Again, I note some points of grammar. “Thought Police” and “Room 101” should be capitalized. “Making it impossible for the proles and the outer party not to rebel” should be part of the previous sentence – it is clearly a subordinate clause. It is the fact that millions of people would be in Room 101 that makes it impossible for there to be no rebellion. The combination of period and comma after “rebel” is a blatant error that should have been spotted when proof-reading the paper. The over-all impression is that this sentence was written hastily and wasn’t corrected afterwards.
Also, the conclusion “I find it completely irrational” is far too strong. It would be sufficient to describe the situation as “rather implausible” or “highly unrealistic.” The evidence supports such a conclusion. To describe it as “completely irrational” suggests that Orwell did not merely make a mistake, but that his error was utterly absurd. One wonders why so many people have taken the novel seriously if it is this bad. As Carl Sagan said, extraordinary claims require extraordinary evidence.

“Like that of Christopher Columbus that said that world was round when everyone thought it was flat, and that of Isaac Newton with his theories about gravity, etc. the truth is that the mind is bombed with random images all day long, some may not make any sense but eventually it is all about different things we experience or see and has nothing to do with language.”
The comment about Christopher Columbus is a cliché, which is bad in itself. Furthermore, it is a historical misconception. The fact that this error was immortalized in a song that was written by George and Ira Gershwin and introduced by Fred Astaire and Ginger Rogers is no excuse for perpetuating it.
Even worse, the argument of this sentence is a bad one. We are presented with new images on a regular basis (although I wouldn’t say that I am “bombed with random images all day long”, not unless I spend the whole day watching MTV), but perceptions are not thoughts. What set Newton apart was not that saw things other people did not, but that he tried to make sense of them, and in doing so, came up with new thoughts. Those new thoughts were expressed using the language of mathematics; Newton was capable of expanding the realm of science because he had invented a new form of mathematics, calculus. Ask yourself, could Newton have invented calculus without, in the process, inventing a notation for it, that is, a new language? My complaint about this extract is not that the student gives the wrong answer to this question, but that the question is not even posed. We are just told that Newton’s scientific contributions had nothing to do with language as though this were an obvious fact. It isn’t.

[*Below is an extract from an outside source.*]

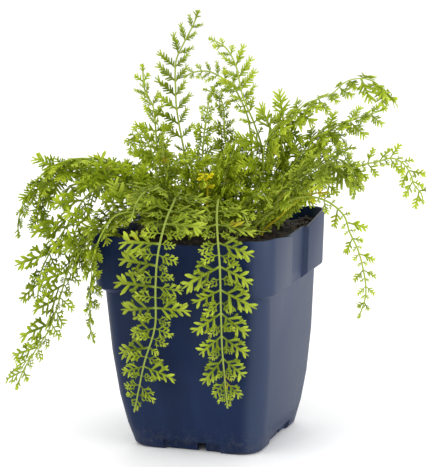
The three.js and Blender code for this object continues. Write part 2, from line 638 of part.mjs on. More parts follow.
// Spheres along a leaflet's axis and fingers, for the test against its neighbours. Those that are
// offRib must be clear of the rib that the leaflet grows from, too.
function spheresOf(leaflet, outline) {
  const spheres = [];
  const add = (out, aside, radius, offRib) => {
    spheres.push({ p: placeOn(leaflet, out, aside), radius, offRib });
  };
  const web = outline.stations.at(-1);
  for (let out = 2.4; out <= outline.end; out += 1.2) {
    const radius = out < web.out + 1.5 ? Math.max(web.half, FINGER_RADIUS) : FINGER_RADIUS;
    add(out, 0, radius, out > 0.5 * outline.end);
  }
  for (const finger of outline.fingers) {
    for (let long = 1.6; long <= finger.long; long += 1.2) {
      const [out, aside] = fingertip({ from: finger.from, long });
      add(out, aside, FINGER_RADIUS, long > 0.45 * finger.long);
      add(out, -aside, FINGER_RADIUS, long > 0.45 * finger.long);
    }
  }
  return spheres;
}

// A thin plate that is described by its middle surface: each vertex has a face direction and a
// thickness, and every triangle is made alike on both faces, with walls round the free edge.
class Plate {
  positions = [];
  triangles = [];
  free = new Map();

  vertex(point, face, thickness) {
    for (const sign of [1, -1]) {
      const p = point.clone().addScaledVector(face, (sign * thickness) / 2);
      this.positions.push(p.x, p.y, p.z);
    }
    return this.positions.length / 6 - 1;
  }

  triangle(a, b, c) {
    this.triangles.push(2 * a, 2 * b, 2 * c, 2 * a + 1, 2 * c + 1, 2 * b + 1);
    for (const [from, to] of [[a, b], [b, c], [c, a]]) {
      if (!this.free.delete(`${to},${from}`)) this.free.set(`${from},${to}`, [from, to]);
    }
  }

  quad(a, b, c, d) {
    this.triangle(a, b, c);
    this.triangle(a, c, d);
  }

  geometry() {
    const walls = [];
    for (const [a, b] of this.free.values()) {
      walls.push(2 * a, 2 * a + 1, 2 * b + 1, 2 * a, 2 * b + 1, 2 * b);
    }
    return new THREE.BufferGeometry()
      .setAttribute("position", new THREE.Float32BufferAttribute(this.positions, 3))
      .setIndex([...this.triangles, ...walls]);
  }
}

// Adds a leaflet to the plate. rear and front are the two rib vertices it grows from. mirrored is
// true on the rib's right, where the same outline runs the other way round.
function addLeaflet(plate, leaflet, outline, rear, front, mirrored) {
  const corner = (out, ahead) => plate.vertex(placeOn(leaflet, out, ahead), leaflet.face, LEAF_THICKNESS);
  const triangle = (a, b, c) => (mirrored ? plate.triangle(a, c, b) : plate.triangle(a, b, c));
  outline.stations.forEach(({ out, half }, j) => {
    const nextRear = corner(out, -half);
    const nextFront = corner(out, half);
    triangle(rear, front, nextFront);
    triangle(rear, nextFront, nextRear);
    if (outline.fingers[j]) {
      const [tip, aside] = fingertip(outline.fingers[j]);
      triangle(front, corner(tip, aside), nextFront);
      triangle(nextRear, corner(tip, -aside), rear);
    }
    [rear, front] = [nextRear, nextFront];
  });
  triangle(rear, front, corner(outline.end, 0));
}

// How long a leaflet is at a share of the blade's length, as a share of the leaf's reach.
function leafletShare(leaf, t) {
  return Math.min(0.55 + 2.2 * t, 1) * Math.min(1, (leaf.end ?? LEAFLETS_AT_TIP) + 1.3 * (1 - t));
}

// A leaflet's place and directions. turn is its angle to the rib, lift its angle out of the blade,
// and hang how much it droops.
function layLeaflet(rib, { distance, sideSign, turn, lift, hang }, length) {
  const { point, along, side, face } = rib.at(distance);
  const outward = along.clone().multiplyScalar(Math.cos(turn));
  outward.addScaledVector(side, sideSign * Math.sin(turn));
  outward.multiplyScalar(Math.cos(lift)).addScaledVector(face, Math.sin(lift));
  outward.sub(new THREE.Vector3(0, 0, hang)).normalize();
  const front = along.clone().addScaledVector(outward, -along.dot(outward)).normalize();
  const upper = front.clone().cross(outward).multiplyScalar(sideSign);
  return { origin: point, outward, front, face: upper, length };
}

// The distances along the rib at which a leaf has its cross-sections: the stalk's, two at each pair
// of leaflets, and the one from which the tip grows.
function sectionsOf(leaf, rib) {
  const tipLength = Math.max(0.4 * leaf.reach, 4);
  const start = leaf.bare * rib.length;
  const end = rib.length - tipLength;
  const pitch = (end - start) / leaf.pairs;
  const pairs = Array.from({ length: leaf.pairs }, (_, i) => start + pitch * (i + 0.4));
  const bare = pairs[0] - LEAFLET_ROOT / 2;
  const exit = STALK_HOLE.depth - 1 + STALK_RISE;
  const steps = Math.ceil((bare - exit) / STALK_STEP);
  const stalk = [0, ...Array.from({ length: steps }, (_, i) => exit + ((bare - exit) * i) / steps)];
  const all = [...stalk, ...pairs.flatMap((d) => [d - LEAFLET_ROOT / 2, d + LEAFLET_ROOT / 2]), end];
  return { all, stalk, pairs, end, tipLength };
}

// Half the rib's width, and its thickness, at a share of its length.
const ribHalfWidth = (share) => mix(RIB.baseWidth, RIB.tipWidth, share) / 2;
const ribThickness = (share) => mix(RIB.baseThickness, RIB.tipThickness, Math.min(1.5 * share, 1));

function takeRib(name, rib, sections) {
  const ends = [...sections.all, rib.length].map((distance) => rib.at(distance).point);
  for (let i = 1; i < ends.length; i++) {
    const share = i / ends.length;
    const steps = Math.ceil(ends[i].distanceTo(ends[i - 1]));
    const radius = Math.hypot(ribHalfWidth(share), ribThickness(share) / 2);
    const along = (_, k) => ({ p: ends[i - 1].clone().lerp(ends[i], k / steps), radius });
    take(Array.from({ length: steps }, along), name);
  }
}

// The leaflet at the end of the rib.
function tipLeaflet(rib, { end, tipLength }) {
  const { point, along, side, face } = rib.at(end);
  return { origin: point, outward: along, front: side.clone().negate(), face, length: tipLength };
}

const tipOutline = (leaf, { tipLength }) => leafletOutline(tipLength, Math.min(leaf.lobes, 1));

// The leaflets of one leaf that find room, in pairs along its rib.
function growLeaflets(name, leaf, rib, sections, seed) {
  const random = makeRandom(seed);
  const bushy = THREE.MathUtils.degToRad(leaf.bushy);
  const [firstTurn, lastTurn] = leaf.spread ?? SPREAD;
  const tip = tipLeaflet(rib, sections);
  take(spheresOf(tip, tipOutline(leaf, sections)), name + " leaflets");
  return sections.pairs.map((distance, i) => {
    const t = (i + 0.5) / leaf.pairs;
    const pair = {};
    const hang = (leaf.hang ?? 0) * smoothStep(HANG.from, HANG.full, t);
    for (const sideSign of [1, -1]) {
      const jitter = [random(), random(), random()];
      if (leaf.skip?.some(([pairIndex, missing]) => pairIndex === i && missing === sideSign)) continue;
      const turn = THREE.MathUtils.degToRad(mix(firstTurn, lastTurn, t) + TURN_SWAY * (jitter[0] - 0.5));
      const sway = (i + (sideSign > 0 ? 0 : 1)) % 2 ? 1 : -1;
      const lift = bushy * (0.7 * sway + 0.8 * (jitter[1] - 0.5));
      const share = (leaf.sides ?? [1, 1])[sideSign > 0 ? 0 : 1];
      const full = leaf.reach * share * leafletShare(leaf, t) * mix(0.88, 1.08, jitter[2]);
      pair[sideSign] = findRoom(name, leaf, rib, { distance, sideSign, turn, lift, hang }, full);
    }
    return pair;
  });
}

// The first of several bends and lengths at which a leaflet is clear of all that is there already.
function findRoom(name, leaf, rib, place, full) {
  for (const shrink of SHORTENED) {
    for (const [bend, opened] of BENDS) {
      const bent = { ...place, turn: place.turn + opened, lift: place.lift + bend };
      const leaflet = layLeaflet(rib, bent, full * shrink);
      const outline = leafletOutline(leaflet.length, leaflet.length > 7 ? leaf.lobes : 0);
      const spheres = spheresOf(leaflet, outline);
      if (isClear(spheres, name)) {
        take(spheres, name + " leaflets");
        return { leaflet, outline };
      }
    }
  }
  return null;
}

function buildLeaf(leaf, rib, sections, pairs) {
  const plate = new Plate();
  const section = (distance) => {
    const { point, side, face } = rib.at(distance);
    const share = distance / rib.length;
    return [1, -1].map((sign) => {
      const edge = point.clone().addScaledVector(side, sign * ribHalfWidth(share));
      return plate.vertex(edge, face, ribThickness(share));
    });
  };
  let [left, right] = section(0);
  const extendTo = (distance) => {
    const [nextLeft, nextRight] = section(distance);
    plate.quad(left, right, nextRight, nextLeft);
    [left, right] = [nextLeft, nextRight];
  };
  for (const distance of sections.stalk.slice(1)) extendTo(distance);
  pairs.forEach((pair, i) => {
    extendTo(sections.pairs[i] - LEAFLET_ROOT / 2);
    const [rearLeft, rearRight] = [left, right];
    extendTo(sections.pairs[i] + LEAFLET_ROOT / 2);
    if (pair[1]) addLeaflet(plate, pair[1].leaflet, pair[1].outline, rearLeft, left, false);
    if (pair[-1]) addLeaflet(plate, pair[-1].leaflet, pair[-1].outline, rearRight, right, true);
  });
  extendTo(sections.end);
  addLeaflet(plate, tipLeaflet(rib, sections), tipOutline(leaf, sections), left, right, false);
  return solidOf(plate.geometry());
}

// ---- The whole plant ----

const yarrow = new THREE.Group();

function addMesh(name, solid, colour, roughness) {
  const material = new THREE.MeshStandardMaterial({ color: colour, roughness, metalness: 0 });
  const mesh = new THREE.Mesh(geometryOf(solid), material);
  mesh.name = name;
  yarrow.add(mesh);
}

const leaves = Object.entries(LEAVES).map(([name, leaf]) => {
  const rib = ribOf(leaf);
  return { name, leaf, rib, sections: sectionsOf(leaf, rib) };
});
for (const { name, rib, sections } of leaves) takeRib(name, rib, sections);

addMesh("pot", buildPot(), 0x2c3656, 0.42);
addMesh("soil", buildSoil(Object.values(LEAVES)), 0x1d1613, 0.95);
leaves.forEach(({ name, leaf, rib, sections }, index) => {
  const pairs = growLeaflets(name, leaf, rib, sections, index + 1);
  addMesh(name, buildLeaf(leaf, rib, sections, pairs), LEAF_COLOURS[leaf.colour], 0.6);
});

export default yarrow;
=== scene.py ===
import math

import bmesh
import bpy
from mathutils import Matrix, Vector, noise


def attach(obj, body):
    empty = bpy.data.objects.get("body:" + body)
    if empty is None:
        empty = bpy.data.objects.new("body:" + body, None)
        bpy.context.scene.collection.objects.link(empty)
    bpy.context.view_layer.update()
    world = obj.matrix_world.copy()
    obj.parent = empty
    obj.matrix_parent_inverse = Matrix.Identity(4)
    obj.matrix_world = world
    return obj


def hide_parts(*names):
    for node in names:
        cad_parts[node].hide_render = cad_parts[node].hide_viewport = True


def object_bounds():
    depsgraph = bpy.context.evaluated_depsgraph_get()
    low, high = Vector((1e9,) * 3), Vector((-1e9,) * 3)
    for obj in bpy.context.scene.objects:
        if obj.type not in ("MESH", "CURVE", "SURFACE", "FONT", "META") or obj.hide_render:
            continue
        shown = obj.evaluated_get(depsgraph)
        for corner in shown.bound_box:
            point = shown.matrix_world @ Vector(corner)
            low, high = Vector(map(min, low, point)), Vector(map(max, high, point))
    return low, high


# A young yarrow in a square nursery pot: the pot, its soil and one piece for each feathery leaf. Each leaf
# grows by rule along its rib. The plant's rules are in millimetres, and its meshes in metres.

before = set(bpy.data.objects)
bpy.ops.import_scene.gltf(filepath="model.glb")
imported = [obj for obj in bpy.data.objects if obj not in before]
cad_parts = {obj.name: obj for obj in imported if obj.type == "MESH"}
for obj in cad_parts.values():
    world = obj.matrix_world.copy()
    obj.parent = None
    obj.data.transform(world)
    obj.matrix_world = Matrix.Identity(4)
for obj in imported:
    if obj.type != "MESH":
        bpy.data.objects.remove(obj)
CAD_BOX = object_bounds()

MM = 0.001


def mix(low, high, share):
    return low + (high - low) * share


def smooth_step(low, high, value):
    share = min(max((value - low) / (high - low), 0), 1)
    return share * share * (3 - 2 * share)


# ---- Camera ----

CAMERA_PLACE = Vector((0.39242, -1.00709, 0.33665))
CAMERA_HEADING = math.radians(21.004)
CAMERA_DIP = math.radians(11.387)
CAMERA_ROLL = math.radians(-1.528)
LENS = 147.48
SENSOR = 36


def aim_camera():
    camera = bpy.data.objects.new("camera", bpy.data.cameras.new("camera"))
    camera.data.lens = LENS
    camera.data.sensor_width = SENSOR
    level = Matrix.Rotation(CAMERA_HEADING, 4, "Z")
    dip = Matrix.Rotation(math.pi / 2 - CAMERA_DIP, 4, "X")
    roll = Matrix.Rotation(CAMERA_ROLL, 4, "Z")
    camera.matrix_world = Matrix.Translation(CAMERA_PLACE) @ level @ dip @ roll
    camera.data.clip_end = 10
    bpy.context.scene.collection.objects.link(camera)
    bpy.context.scene.camera = camera


# ---- Studio ----


def soft_box(name, place, target, size, power):
    lamp = bpy.data.lights.new(name, "AREA")
    lamp.shape = "RECTANGLE"
    lamp.size, lamp.size_y = size
    lamp.energy = power
    holder = bpy.data.objects.new(name, lamp)
    holder.location = place
    towards = Vector(target) - Vector(place)
    holder.rotation_euler = towards.to_track_quat("-Z", "Y").to_euler()
    bpy.context.scene.collection.objects.link(holder)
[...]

“To define human nature while ignoring the results of showing that nature, would be ineffective to the point.”
I can’t figure out what this means. I’m pretty sure that the comma is not needed. The sentence starts to make sense if you eliminate “to the point.”

Highlights:

“Through the novel, Winston makes these sorts of remarks about the proles, as if he were placing the blame on them, for not doing something to change the current situation.
This sentence would be even better if the sentence cited from the novel really had been about the proles, but still, it is an interesting suggestion and one can find textual support. The failure of the proles to fulfil Winston’s hopes is a source of frustration. Is Orwell trying to reflect the sense of despair that many middle class socialists have about the failure of the proletariat to live up to expectations? This is a thought that leads in a new, unexpected direction.

“It doesn’t matter if the Capitalists were considered “evil,” any child would fantasize on what it would be like to own everything and everyone and live in a beautiful house…” An interesting thought about how the Party’s propaganda might be self-defeating. This is also a problem that concerns the monks in The Name of the Rose: how does one represent what sin is without making it seem attractive?

“So, if Orwell didn’t believe in a God, then why do I write about comparing God and big brother? Well, I think that the way in which Orwell characterized the inner party and Big Brother he shows his atheism by “deifying” Big Brother…and of course how he sees “God” as a fictitious entity …”
We will be considering this analogy further as we explore The Name of the Rose. Many students initially identify Big Brother with the Pope, the Emperor or, in the case of The Brothers Karamazov with the Czar. Identifying Big Brother with God shows a much deeper understanding of Orwell’s world-view. Of course, the extract would be even better if the capitalization were consistent.

From the same paper: “The idea of a virgin having a child and still being a virgin after birth is almost exactly the same as believing that 2+2=5, and surprisingly as it sounds about 1.131 billion people around the globe still believe this story…”
An even better example than virgin birth would have been transubstantiation: the view that, during the Mass, bread and wine become the body and blood of Jesus: faith in transubstantiation completely contradicts the clear evidence of the senses. In the words of St. Thomas Aquinas (translated by Gerard Manley Hopkins):

Seeing, touching, tasting are in thee deceived:
How says trusty hearing? that shall be believed;
What God's Son has told me, take for truth I do;
Truth Himself speaks truly or there's nothing true.

Statements of faith such as this are seen by some sociologists as a means of signalling one’s adherence to the group, by placing complete trust in the group’s leader. During the Reformation, belief in transubstantiation became a symbol of loyalty to Catholicism. Winston is required to show similar trust in O’Brien and, ultimately, Big Brother.

Orwell, I suspect, would have seen not merely an analogy, but a moral equivalence between medieval Catholicism and 20th Century totalitarianism. However, one can accept the parallels without accepting the moral equivalence – one might argue, for example, that 1984 presents a world with what is, in effect, a Satanic religion, where hatred rather than love is the primary religious emotion.